After a rewarding but hands-on week of guests from breakfast to dinner time, we awoke this morning in an empty house.
The only sounds were familiar ones: Beau’s bells and his pleading cries for food–poor starving mite!
The golden Orioles flew hither and thither warbling bonjour. Good to have them back–heralds of the beginning of something–though these days the weather is so changeable you cannot be sure what season it’s trying to be.
The Hoopoes spotted up the road would confirm it’s summer that approaches.
(How amazing that this pair of eccentric-looking birds [or their offspring] return to the same spot each year–how discerning of them to pick our neck of the woods!)

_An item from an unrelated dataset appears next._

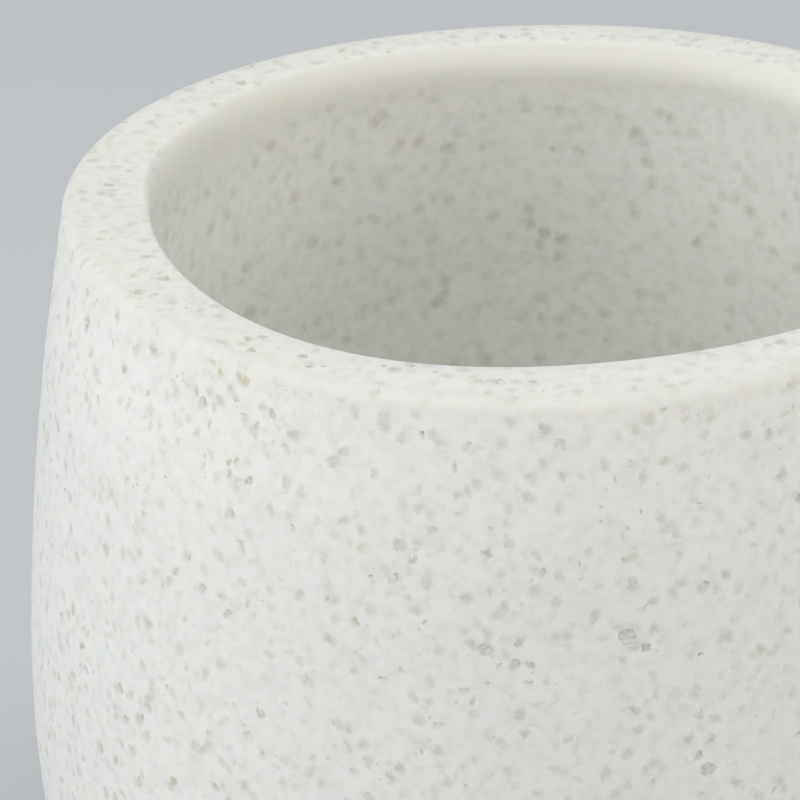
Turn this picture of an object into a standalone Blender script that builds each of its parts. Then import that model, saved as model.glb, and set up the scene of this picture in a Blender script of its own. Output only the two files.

Our neighbor, Serge, called by at 9am with a box of his hens’ very brown and very large eggs–as he had promised to do a couple of weeks back, even before Meredith presented a pot of honey to him on her diplomatic honey run.
They are extraordinarily brown and made deeply yellow and satisfying omelets for lunch under the greening fig.
The tree’s first fruit crop is fattening fast after so much rain.
These early figs always promise more than they deliver. We have to wait ’til August for the second crop.
A whiff of donkey dung challenged the senses at lunch under the fig tree and reminded us of the party on Saturday in the courtyard.
It was graced by Sybil, who demonstrated her initial doubts about attending by marking her patch with a pile, almost green as the figs above!
Later, after all the attention lavished upon her, she startled everyone with an enormous HEE–HAW of appreciation, which won her even more pats and plaudits.